For a small restaurant, Contigo is physically complex. As you enter, you glide along a six-seat food bar at the edge of a display kitchen, while beyond the host’s checkpoint opens a two-level dining room enclosed by white oak banquettes, like the remains of a Viking ship. (The wood was actually recovered from a Connecticut barn.) One sidewall consists of a bank of stainless-steel refrigerators, standing at attention like troops awaiting review; opposite is another bar — smaller, emphasizing wine, and partly recessed in the manner of a church nave. Beyond a wall of glass doors at the rear of the space is an enclosed garden, set with tables and space heaters and covered with a big sheet of clear plastic, since sunny Noe Valley can be surprisingly cold and windy.

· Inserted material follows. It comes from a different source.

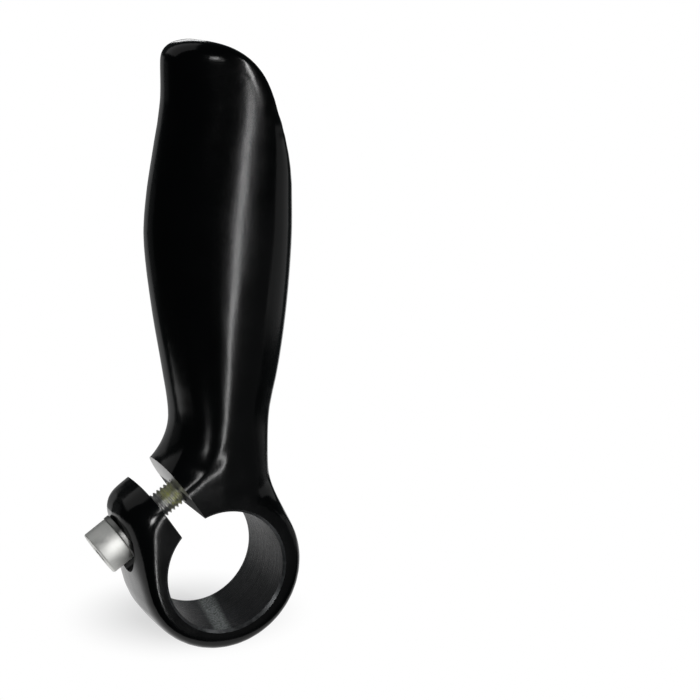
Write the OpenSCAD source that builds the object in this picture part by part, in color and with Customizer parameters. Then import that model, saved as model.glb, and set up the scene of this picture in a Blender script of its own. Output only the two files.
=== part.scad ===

Some years ago the city’s Board of Supervisors imposed a kind of restaurant cap on Noe Valley: new establishments could open only in spaces being vacated by departing restaurants. As far as I know, Contigo (the name means "with you") is the first endeavor to breach this line. It occupies what had been a computer store. The restaurant’s build-out has emphatically erased that past while honoring a green ethic, from the reuse of old siding as interior paneling to the deployment of glassware made from recycled wine bottles. To drive the point home, the paint scheme consists of green in several shades. I like green, but I like other colors too.

Apart from that small irritant, Contigo is as good-looking a new restaurant as I’ve visited in a long time. It manages to be modern, slick, and warm without growing sweaty from the effort, and it would probably look quite at home on a little street near the Sagrada Familia, in Barcelona’s Eixample. Chef/owner Bret Emerson’s Spanish-Catalán food would probably be a hit there, too, since the cooking honors both its traditional Iberian roots and our local ecological imperative; Cataluña, birthplace of Miró, Picasso, and Casals, has long been Spain’s most sophisticated and forward-thinking region.

The menu tilts toward smaller plates ("pica-pica") but also offers larger dishes and includes separate sections for hams and cheeses. (Spain’s air-cured hams, the most famous of which are serrano and ibérico, are worthy rivals to their more famous Italian cousin, prosciutto.) The smaller plates ($8 each, or $7 each for three or more) are divided among jardi (garden), mar (sea), and granja (farm) — or, roughly, vegetables, seafood, and meat. They could also be divided among the familiar, familiar with a twist, and unexpected.

Patatas bravas, for instance, could be the classic tapa, and Contigo’s version, finished with a peppery salsa brava and a big puff of aioli, is classic. But the potato quarters are wonderfully crusty, making them competitive with french fries and allaying the unease of persons (some of them known to me) who dislike soft, mushy, or mealy potatoes.

We did find the tacopi butter beans — big white beans, like cannellini — to be overcooked and a little floury. But the shallow bath they swam in, of erbette chard and sofrito (tomato-less here), was full of assuaging flavor.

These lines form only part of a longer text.